For decades, the U.S. has worked under the assumption that Beijing would eventually embrace democracy. However, every time the U.S. has expected China to do something, it has done the exact opposite. Of all the times Washington thought they had figured China out, they were proven wrong. The U.S. assumed market liberalism would eventually lead to political liberalism. We aided in their growth by facilitating technologies, hoping they would adopt our ideas – but they only became more opposed to them than ever before. Not even the U.S. military was able to persuade Beijing to allow the continuation of the U.S.-led security order in Asia – while they initially abided by our hopes, their ambitions and insecurities made them fear the U.S. would impede their growth as a nation. From here, there are only really three options for what to do next: we can learn to live with China as a growing power & dictatorship, start another Cold War, or begin the U.S.-China war of the 21st Century. As democracy is not required to have a stable and functioning government that works for the people, I think the U.S. should focus on improving the lives of those under despots rather than trying to remove them from power.
One of the solutions may be to allow the power of despots to grow.
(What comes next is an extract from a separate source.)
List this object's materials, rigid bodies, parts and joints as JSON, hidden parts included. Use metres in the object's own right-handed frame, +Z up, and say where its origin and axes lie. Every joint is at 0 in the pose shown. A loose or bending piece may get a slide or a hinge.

This strategy combines two past foreign policies: the George W. Bush administration’s, who wanted to remake the countries into America’s image, and the Obama administration’s, which did not impose anything on other countries yet demonstrated the benefits of democracy. However, both of these foreign policies are flawed – we have not been able to remake countries such as Vietnam and Afghanistan into our image, and allowing other countries to do their own thing ignores the dangers of today, where a few can kill thousands of people easily. The sweet spot is between these two, a policy that focuses on keeping the country safe, adopts policies that would improve other nations, and accepts that a good government is better than a democratic one. This, in turn, could lead to a wealthy & large middle class that improves the chances of democratic liberalism. To do this, the U.S. would have to strategically support the right local leaders in the countries with the most likelihood of becoming democracies – around 19 countries fit this requirement. More importantly, we’d need to favor government stability over origin and system of government – little can be done in places such as Afghanistan and Iraq, but we can still help their people. In China, this would mean allowing the CCP to prosper while somehow making sure its people aren’t oppressed or murdered and not angering the Communist party.
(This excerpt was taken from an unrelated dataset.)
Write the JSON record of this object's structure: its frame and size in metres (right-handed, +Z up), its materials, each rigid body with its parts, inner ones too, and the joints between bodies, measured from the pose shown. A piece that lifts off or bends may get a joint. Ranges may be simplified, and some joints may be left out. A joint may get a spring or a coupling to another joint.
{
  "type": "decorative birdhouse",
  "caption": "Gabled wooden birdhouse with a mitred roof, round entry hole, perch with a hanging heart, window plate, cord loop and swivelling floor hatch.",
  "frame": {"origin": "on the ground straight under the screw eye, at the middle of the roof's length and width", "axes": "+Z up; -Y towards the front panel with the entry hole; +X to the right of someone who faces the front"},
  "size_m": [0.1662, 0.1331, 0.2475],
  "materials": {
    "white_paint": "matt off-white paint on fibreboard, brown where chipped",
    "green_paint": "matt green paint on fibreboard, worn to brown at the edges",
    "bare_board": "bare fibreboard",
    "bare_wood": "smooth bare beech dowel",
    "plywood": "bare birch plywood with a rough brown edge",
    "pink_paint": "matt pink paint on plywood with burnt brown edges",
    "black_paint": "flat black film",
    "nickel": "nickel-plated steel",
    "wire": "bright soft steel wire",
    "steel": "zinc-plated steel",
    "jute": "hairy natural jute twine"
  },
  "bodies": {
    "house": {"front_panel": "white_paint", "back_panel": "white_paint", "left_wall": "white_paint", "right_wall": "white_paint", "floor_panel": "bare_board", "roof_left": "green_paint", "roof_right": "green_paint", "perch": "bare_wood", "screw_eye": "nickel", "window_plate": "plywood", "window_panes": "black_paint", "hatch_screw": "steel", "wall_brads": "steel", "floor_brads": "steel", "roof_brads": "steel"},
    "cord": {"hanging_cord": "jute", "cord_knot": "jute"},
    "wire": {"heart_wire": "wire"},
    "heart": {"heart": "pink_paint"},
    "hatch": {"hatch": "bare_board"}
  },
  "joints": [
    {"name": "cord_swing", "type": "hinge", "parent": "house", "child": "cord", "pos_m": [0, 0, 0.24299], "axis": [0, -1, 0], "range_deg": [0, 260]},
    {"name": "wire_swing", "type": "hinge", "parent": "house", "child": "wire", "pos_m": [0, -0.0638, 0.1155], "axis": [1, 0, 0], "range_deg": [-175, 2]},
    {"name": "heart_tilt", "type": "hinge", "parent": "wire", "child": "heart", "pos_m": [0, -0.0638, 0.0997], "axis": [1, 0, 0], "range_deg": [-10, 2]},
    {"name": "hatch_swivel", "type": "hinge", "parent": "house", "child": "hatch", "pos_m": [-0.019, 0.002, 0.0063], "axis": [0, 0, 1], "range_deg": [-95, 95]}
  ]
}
Another option is a Cold War with China. Some argue Kennan’s The Sources of Soviet Conduct should be updated for a U.S.-China Cold War. Both the USSR and China sought predominance and viewed the U.S. as the enemy. With the USSR however, democracy and the U.S. had to lose for them to win – China only sees Washington as an obstacle in their path for success, and does not think we need to be destroyed for it. China’s society is more similar to America’s than the Soviets’ ever was as well, but a majority have never seen war, which makes talk of war easier among those that have never experienced it. A Cold War would allow other powers to catch up while the U.S. and China become weaker – which could be considered a good thing, as many no longer see the U.S. as a reliable and stable partner. China also comes ahead on popular issues, where their stance on climate change, trade, and inequality makes them more favorable than the U.S., who does not lead in any of these areas.
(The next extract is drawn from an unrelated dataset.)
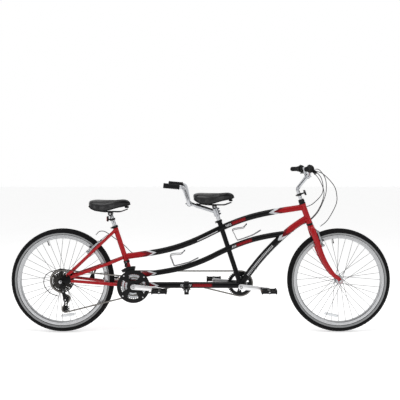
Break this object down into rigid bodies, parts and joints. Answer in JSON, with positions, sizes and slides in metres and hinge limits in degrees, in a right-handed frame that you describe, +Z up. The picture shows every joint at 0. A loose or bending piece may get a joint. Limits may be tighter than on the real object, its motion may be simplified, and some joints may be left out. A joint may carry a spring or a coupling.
{
  "type": "tandem bicycle",
  "caption": "Step-through tandem bicycle for two riders, with curved long tubes, left-side timing drive, derailleur gears and rim brakes.",
  "frame": {"origin": "on the ground, midway between the two axles, in the bicycle's middle plane", "axes": "+X forward, +Y to the riders' left, +Z up"},
  "size_m": [2.428, 0.6156, 1.0669],
  "materials": {
    "red_paint": "gloss",
    "black_paint": "gloss",
    "bright_alloy": "polished",
    "dark_steel": "satin",
    "tyre_rubber": "matt",
    "grip_rubber": "matt",
    "black_plastic": "satin",
    "saddle_vinyl": "matt",
    "chain_steel": "oiled",
    "cage_wire": "polished"
  },
  "bodies": {
    "frame": {"head_tube": "red_paint", "top_tube": "black_paint", "lower_tube": "black_paint", "down_tube": "black_paint", "boom_tube": "black_paint", "captain_seat_tube": "black_paint", "stoker_seat_tube": "red_paint", "bottom_brackets": "red_paint", "seat_stays": "red_paint", "middle_stays": "red_paint", "chain_stays": "red_paint", "bottle_cages": "cage_wire", "idler_bracket": "dark_steel", "rear_axle": "bright_alloy", "drive_chain": "chain_steel", "timing_chain": "chain_steel", "frame_cables": "black_plastic", "frame_fittings": "dark_steel"},
    "fork": {"fork": "red_paint", "stem": "bright_alloy", "handlebar": "bright_alloy", "grips_and_mounts": "grip_rubber", "front_reflector": "black_plastic", "front_axle": "bright_alloy", "steering_cables": "black_plastic"},
    "left_shifter": {"left_shifter": "black_plastic"},
    "right_shifter": {"right_shifter": "black_plastic"},
    "left_brake_lever": {"left_brake_lever": "black_plastic"},
    "right_brake_lever": {"right_brake_lever": "black_plastic"},
    "front_wheel": {"front_tyre": "tyre_rubber", "front_rim": "bright_alloy", "front_hub": "bright_alloy"},
    "rear_wheel": {"rear_tyre": "tyre_rubber", "rear_rim": "bright_alloy", "rear_hub": "bright_alloy"},
    "freewheel": {"freewheel": "dark_steel"},
    "front_cranks": {"front_cranks": "bright_alloy", "front_timing_ring": "dark_steel"},
    "rear_cranks": {"rear_cranks": "bright_alloy", "chainrings": "dark_steel", "chainguard": "black_plastic"},
    "front_right_pedal": {"front_right_pedal": "black_plastic"},
    "front_left_pedal": {"front_left_pedal": "black_plastic"},
    "rear_right_pedal": {"rear_right_pedal": "black_plastic"},
    "rear_left_pedal": {"rear_left_pedal": "black_plastic"},
    "idler_pulley": {"idler_pulley": "dark_steel"},
    "rear_derailleur": {"rear_derailleur": "dark_steel"},
    "guide_pulley": {"guide_pulley": "black_plastic"},
    "tension_pulley": {"tension_pulley": "black_plastic"},
    "front_derailleur": {"front_derailleur": "dark_steel"},
    "captain_post": {"captain_seatpost": "bright_alloy", "captain_saddle": "saddle_vinyl", "stoker_stem": "bright_alloy", "stoker_bar": "bright_alloy"},
    "stoker_post": {"stoker_seatpost": "bright_alloy", "stoker_saddle": "saddle_vinyl"},
    "front_left_brake": {"front_left_brake": "bright_alloy"},
    "front_right_brake": {"front_right_brake": "bright_alloy"},
    "rear_left_brake": {"rear_left_brake": "bright_alloy"},
    "rear_right_brake": {"rear_right_brake": "bright_alloy"}
  },
  "joints": [
    {"name": "steering", "type": "hinge", "parent": "frame", "child": "fork", "pos_m": [0.675, 0, 0.755], "axis": [-0.3355, 0, 0.9421], "range_deg": [-60, 60], "deforming": ["steering_cables"]},
    {"name": "front_wheel_spin", "type": "hinge", "parent": "fork", "child": "front_wheel", "pos_m": [0.884, 0, 0.33], "axis": [0, 1, 0], "continuous": true},
    {"name": "rear_wheel_spin", "type": "hinge", "parent": "frame", "child": "rear_wheel", "pos_m": [-0.884, 0, 0.33], "axis": [0, 1, 0], "continuous": true},
    {"name": "rear_crank_spin", "type": "hinge", "parent": "frame", "child": "rear_cranks", "pos_m": [-0.426, 0, 0.297], "axis": [0, 1, 0], "continuous": true},
    {"name": "front_crank_spin", "type": "hinge", "parent": "frame", "child": "front_cranks", "pos_m": [0.255, 0, 0.297], "axis": [0, 1, 0], "continuous": true},
    {"name": "freewheel_spin", "type": "hinge", "parent": "frame", "child": "freewheel", "pos_m": [-0.884, 0, 0.33], "axis": [0, 1, 0], "continuous": true},
    {"name": "idler_spin", "type": "hinge", "parent": "frame", "child": "idler_pulley", "pos_m": [-0.092, 0.05, 0.27], "axis": [0, 1, 0], "continuous": true},
    {"name": "rear_shift", "type": "slide", "parent": "frame", "child": "rear_derailleur", "axis": [0, -1, 0], "range_m": [0, 0.027], "deforming": ["drive_chain", "frame_cables"]},
    {"name": "guide_pulley_spin", "type": "hinge", "parent": "rear_derailleur", "child": "guide_pulley", "pos_m": [-0.853, -0.04, 0.216], "axis": [0, 1, 0], "continuous": true},
    {"name": "tension_pulley_spin", "type": "hinge", "parent": "rear_derailleur", "child": "tension_pulley", "pos_m": [-0.859, -0.04, 0.153], "axis": [0, 1, 0], "continuous": true},
    {"name": "front_shift", "type": "slide", "parent": "frame", "child": "front_derailleur", "axis": [0, -1, 0], "range_m": [0, 0.015]},
    {"name": "rear_right_pedal_spin", "type": "hinge", "parent": "rear_cranks", "child": "rear_right_pedal", "pos_m": [-0.25665, -0.132, 0.28218], "axis": [0, 1, 0], "continuous": true},
    {"name": "rear_left_pedal_spin", "type": "hinge", "parent": "rear_cranks", "child": "rear_left_pedal", "pos_m": [-0.59535, 0.132, 0.31182], "axis": [0, 1, 0], "continuous": true},
    {"name": "front_right_pedal_spin", "type": "hinge", "parent": "front_cranks", "child": "front_right_pedal", "pos_m": [0.42435, -0.132, 0.28218], "axis": [0, 1, 0], "continuous": true},
    {"name": "front_left_pedal_spin", "type": "hinge", "parent": "front_cranks", "child": "front_left_pedal", "pos_m": [0.08565, 0.132, 0.31182], "axis": [0, 1, 0], "continuous": true},
    {"name": "captain_post_height", "type": "slide", "parent": "frame", "child": "captain_post", "axis": [-0.3156, 0, 0.9489], "range_m": [-0.025, 0.05]},
    {"name": "stoker_post_height", "type": "slide", "parent": "frame", "child": "stoker_post", "axis": [-0.3156, 0, 0.9489], "range_m": [-0.03, 0.05]},
    {"name": "left_shifter_turn", "type": "hinge", "parent": "fork", "child": "left_shifter", "pos_m": [0.63, 0.3, 1.04], "axis": [-0.3225, 0.9465, -0.014], "range_deg": [0, 61]},
    {"name": "right_shifter_turn", "type": "hinge", "parent": "fork", "child": "right_shifter", "pos_m": [0.63, -0.3, 1.04], "axis": [-0.3225, -0.9465, -0.014], "range_deg": [0, 111]},
    {"name": "left_brake_pull", "type": "hinge", "parent": "fork", "child": "left_brake_lever", "pos_m": [0.70171, 0.16573, 1.0249], "axis": [0.5392, 0.1959, 0.8191], "range_deg": [0, 14], "stiffness_Nm_per_rad": 1.5, "springref_deg": -5.73},
    {"name": "right_brake_pull", "type": "hinge", "parent": "fork", "child": "right_brake_lever", "pos_m": [0.70171, -0.16573, 1.0249], "axis": [-0.5392, 0.1959, -0.8191], "range_deg": [0, 14], "stiffness_Nm_per_rad": 1.5, "springref_deg": -5.73},
    {"name": "front_left_brake_close", "type": "hinge", "parent": "fork", "child": "front_left_brake", "pos_m": [0.76911, 0.041, 0.55128], "axis": [0.9421, 0, 0.3355], "range_deg": [0, 3.2]},
    {"name": "front_right_brake_close", "type": "hinge", "parent": "fork", "child": "front_right_brake", "pos_m": [0.76911, -0.041, 0.55128], "axis": [-0.9421, 0, -0.3355], "range_deg": [0, 3.2]},
    {"name": "rear_left_brake_close", "type": "hinge", "parent": "frame", "child": "rear_left_brake", "pos_m": [-0.71188, 0.041, 0.5076], "axis": [0.682, 0, -0.7314], "range_deg": [0, 3.2]},
    {"name": "rear_right_brake_close", "type": "hinge", "parent": "frame", "child": "rear_right_brake", "pos_m": [-0.71188, -0.041, 0.5076], "axis": [-0.682, 0, 0.7314], "range_deg": [0, 3.2]}
  ],
  "couplings": [
    {"joint": "front_crank_spin", "follows": "rear_crank_spin", "ratio": 1},
    {"joint": "freewheel_spin", "follows": "rear_crank_spin", "ratio": 0.82353},
    {"joint": "idler_spin", "follows": "rear_crank_spin", "ratio": -3.0769},
    {"joint": "guide_pulley_spin", "follows": "rear_crank_spin", "ratio": -2.5455},
    {"joint": "tension_pulley_spin", "follows": "rear_crank_spin", "ratio": 2.5455},
    {"joint": "right_shifter_turn", "follows": "rear_shift", "rad_per_m": 71.106},
    {"joint": "left_shifter_turn", "follows": "front_shift", "rad_per_m": 69.813},
    {"joint": "front_left_brake_close", "follows": "left_brake_pull", "ratio": 0.22855},
    {"joint": "front_right_brake_close", "follows": "left_brake_pull", "ratio": 0.22855},
    {"joint": "rear_left_brake_close", "follows": "right_brake_pull", "ratio": 0.22855},
    {"joint": "rear_right_brake_close", "follows": "right_brake_pull", "ratio": 0.22855}
  ]
}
Lastly, we could start an all-out war with China. In 2015, neither Obama or Xi Jinping thought war was a good idea – it was seen as unlikely and unwise. However, today, some argue it is way more likely than we think. If we continue our relationship with China, we could have another instance of Thucydides’s Trap – which reminds of the dangers when a rising power rivals an existing power, and can result in large-scale conflict if the threat is not acknowledged. The two main drivers for conflict would be a growing entitlement in China, and increasing fear and insecurity regarding the status quo for the U.S. In the past, conflict that has risen from this traphas often ended badly, with only 4 cases out of 16 in the last 500 years that did not result in war – but required a large attitude change to avoid it. China wants to become rich and powerful, and hold influence over the lands which the U.S. has provided peace to for most of the past century. We need to remind ourselves that China sees themselves as the rightful ruler after the century of exploitation and humiliation, and be careful of what that can mean.
As China is very involved in the global landscape, the U.S. should redirect its focus from the Chinese government to the government’s impact and treatment of its people, and solve whatever problems arise there. War against China would most likely end badly for both them and the U.S., and a Cold War would greatly affect the global economy, as China continues to lead in manufacturing. China will not be able to maintain a higher GDP growth than the U.S. in the long term, and the decades of exceedingly high economic growth will stop at some point soon. A Cold War against China would reflect poorly on the U.S. because the economic effect would be greater than the Soviet Cold War after WWII, as the Soviets didn’t join the global economy, and would lower the U.S.’s already-low standing in the world. Washington needs to learn to live with despots in order to protect its interests and keep the road for democratic liberalization open. Providing assistance to these potentially democratic countries is the best alternative to forcing democracies in conditions where they often fail. Nobody can be angry at the U.S. for offering humanitarian aid – as long as it’s solving the people’s issues and not causing further conflict.